Speke was given the regeneration it needed to start to recover in the 90s through the Speke Garston Development Corporation.

This joint initiative between the North West Development Agency and Liverpool City Council benefited from £14m government funding.

Meanwhile, in 2008, Speke's district centre underwent redevelopment, funded by Liverpool Vision.

The arrival of Morrisons and other retailers also helped to bring new employment to the area.

Today, Liverpool John Lennon Airport remains a major employer in Speke, while the success of Jaguar Land Rover’s Halewood plant has also created hundreds of jobs.

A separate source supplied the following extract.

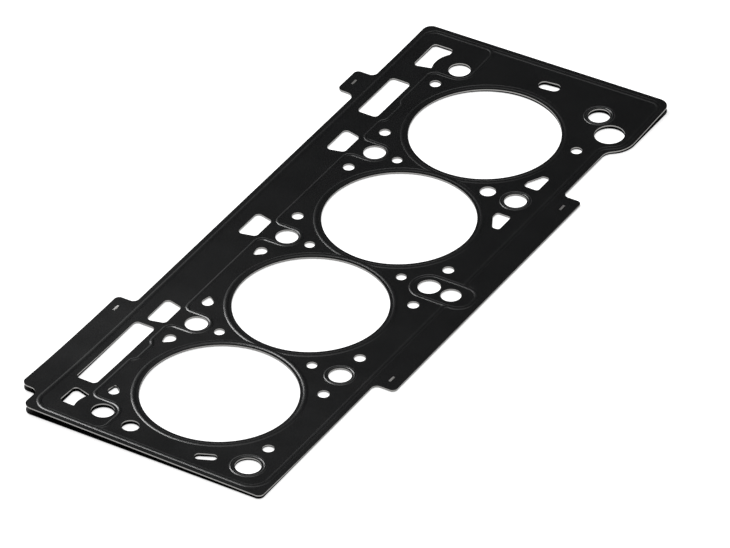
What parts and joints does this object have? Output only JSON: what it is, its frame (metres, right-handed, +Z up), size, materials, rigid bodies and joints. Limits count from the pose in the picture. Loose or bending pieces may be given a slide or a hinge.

Speke has also benefited from the huge multi-million pound development of New Mersey Retail Park, with Cineworld opening its doors in summer 2018, along with a series of restaurants including Nandos and Wagamamas.

In 2019, using innovative technology, South Liverpool Homes started bringing pre-built modular homes to the Speke area.

The 119 two, three and four-bedroom homes are being built on a former school site on Greenway Road and aim to transform the area into a thriving community.

Funded by Homes England, the Greenway development is expected to be complete by spring 2021.

It's clear that Speke has experienced many challenges and triumphs over the years, to become what it is today.

But the area will never forget its history as a mega estate.